Tue Aug 14, 2012, 02:20 PM
Aug 2012

My friends wonder why I don't use Facebook and things like that and I have perfectly good reasoning for that: people show you who they really are on these sites. You could meet someone and they'd be like the nicest person on the planet. But then go to their Facebook page and it's full of gun literature, right wing propaganda, things of that nature. People are fired and disciplined by their employers for what they post on these sites. Kids get bullied for they post on Facebook - it's not just right wing piece of shit stuff - it's definitely made us meaner as a society.

GoCubsGo

(32,075 posts)
16. No. It was mean before social media came along.
Tue Aug 14, 2012, 03:21 PM
Aug 2012

I say that as someone who has spent nearly 25 years in the town that gave us Lee Atwater. Let's just say that Atwater was no anomaly. There are, and always have been, loads of people just like him here. The shit that gets posted on Facebook is no different than the shit they've been spewing as long as I have lived in this shithole town in an equally shitty state. And, also spewed across most of the rest of the country. What you see on Facebook is no different from what they have been whispering at their church breakfasts on Sunday mornings for the past 50 or 60 years, or what they've been spreading around in their idiotic chain e-mails for the past two decades.
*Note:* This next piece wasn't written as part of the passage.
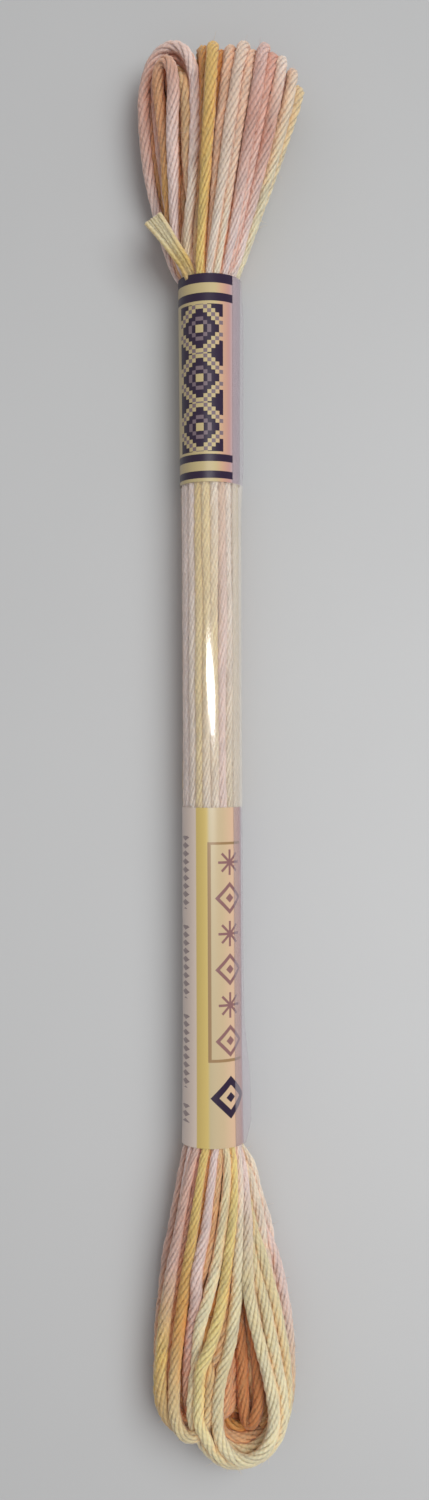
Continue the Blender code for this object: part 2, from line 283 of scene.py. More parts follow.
LOWER_TURNS = {
    "lower_loops": (
        Turn(2.9, 38.0, 4.9, 5.55, -3, 1.9, 0.4, -10, 64, 1.0,
             "straw straw straw straw ivory ivory ivory straw tan"),
        Turn(3.1, 37.4, 5.9, 4.8, -2, 2.5, 0.4, -2, 45, 1.0,
             "straw straw straw ivory ivory maize yellow yellow gold"),
        Turn(3.65, 36.9, 6.6, 4.0, 0, 3.8, 0.5, 12, 27, 1.0,
             "rose pink straw ivory ivory straw ivory cream pink"),
        Turn(3.5, 36.4, 5.2, 4.4, -2, 3.0, 0.45, 20, 36, 0.8, "tan tan straw straw tan amber amber"),
        Turn(4.0, 37.0, 2.6, 5.0, -6, 1.2, 0.5, 352, 300, 1.0, "straw blush ivory cream pink"),
        Turn(4.1, 36.0, 3.6, 5.0, -4, 1.2, 0.5, 340, 300, 0.8, "cream pink pink tan clay tan cream cream"),
        Turn(3.2, 35.4, 3.9, 4.5, 0, 1.8, 0.5, 2, 285, 0.8, "cream tan clay clay"),
        Turn(-1.0, 34.3, 4.4, 2.0, 0, 1.6, 0.5, 270, 81, 1.0,
             "amber clay clay clay clay rose pink pink pink"),
        Turn(6.0, 34.0, 3.2, 1.8, 0, 1.0, 0.5, 345, 312, 0.8, "ivory cream cream clay clay clay"),
        Turn(5.8, 33.0, 2.0, 1.6, 0, 1.0, 0.5, 325, 290, 0.8, "cream tan clay clay"),
    ),
    "lower_side_loops": (
        Turn(-2.7, 34.6, 5.4, 2.3, 6, 1.5, 0.6, 250, 105, 1.0, "tan tan amber straw amber gold gold"),
        Turn(-3.4, 34.2, 4.8, 3.0, 6, 1.0, 0.6, 240, 125, 1.0,
             "tan amber amber amber tan gold mauve rose mauve"),
        Turn(-3.6, 34.9, 3.4, 3.1, 4, 1.5, 0.6, 250, 146, 1.0, "tan amber tan tan gold tan pink pink"),
        Turn(-3.6, 34.3, 1.9, 3.1, 2, 1.1, 0.6, 268, 170, 1.0, "amber gold amber mauve mauve"),
        Turn(-2.9, 33.2, 4.2, 2.5, 6, 1.2, 0.6, 255, 115, 0.82, "amber amber clay clay clay rose rose"),
        Turn(-1.9, 33.2, 4.0, 2.2, 4, 1.5, 0.55, 262, 93, 0.82, "amber amber clay clay amber amber tan"),
        Turn(-0.2, 33.0, 4.0, 2.5, 0, 1.6, 0.5, 280, 73, 0.94, "amber clay clay clay clay tan tan"),
        Turn(-2.8, 33.4, 3.0, 2.2, 4, 1.2, 0.6, 235, 195, 0.8, "amber clay amber"),
        Turn(-1.4, 33.8, 2.6, 2.4, 4, 1.4, 0.6, 235, 200, 0.6, "amber clay amber amber"),
        Turn(-0.9, 33.2, 1.6, 2.4, 4, 1.2, 0.6, 280, 210, 0.5, "amber clay clay amber"),
    ),
    "lower_inner_loops": (
        Turn(2.6, 35.4, 2.1, 4.3, 0, 1.2, 0.6, 334, 232, 1.0, "amber rust amber tan"),
        Turn(2.7, 34.3, 3.0, 4.1, 0, 1.2, 0.6, 334, 245, 0.7, "rust amber amber tan"),
        Turn(2.8, 33.2, 2.1, 3.9, 4, 1.4, 0.6, 330, 260, 0.7, "amber tan amber rust"),
        Turn(2.9, 32.1, 3.0, 3.7, -4, 1.4, 0.6, 318, 214, 0.5, "tan amber rust"),
        Turn(2.9, 31.0, 2.1, 3.4, 4, 1.6, 0.6, 320, 250, 0.4, "amber amber rust"),
        Turn(2.9, 29.9, 2.9, 3.2, 4, 1.6, 0.6, 320, 270, 0.3, "rust amber rust"),
        Turn(3.0, 33.5, 0.9, 0.9, 0, 1.0, 0.6, 270, 275, 0.3, "rust amber rust"),
        Turn(3.0, 34.6, 0.9, 2.5, 0, 1.0, 0.6, 290, 250, 0.5, "rust amber rust rust"),
        Turn(3.0, 35.6, 0.95, 4.0, 0, 1.0, 0.6, 310, 230, 0.8, "rust rust amber"),
        Turn(4.6, 34.4, 4.5, 0.85, 0, 1.5, 0.5, 300, 290, 0.6, "rust rust rust rust"),
        Turn(5.7, 34.4, 4.4, 0.5, 0, 1.2, 0.5, 310, 300, 0.6, "tan amber tan amber"),
        Turn(3.0, 34.9, 2.9, 1.4, 0, 1.0, 0.6, 270, 275, 0.5, "rust rust rust"),
    ),
}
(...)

It was people like Atwater who made it acceptable to bring that shit "out of the closet", so to speak. Social media just facilitated it. It put what was just under the radar smack into the middle of the radar screen.

X_Digger

(18,585 posts)
15. I wonder if it actually has devolved, or do you have a rosy outlook..
Tue Aug 14, 2012, 02:29 PM
Aug 2012

My great-grandfather was involved in politics from the late 1920's until his death in 1996.

The stories he could tell about politics in Appalachia would raise the hairs on the back of your neck.

I think the post upthread re the dixiecrats is spot on.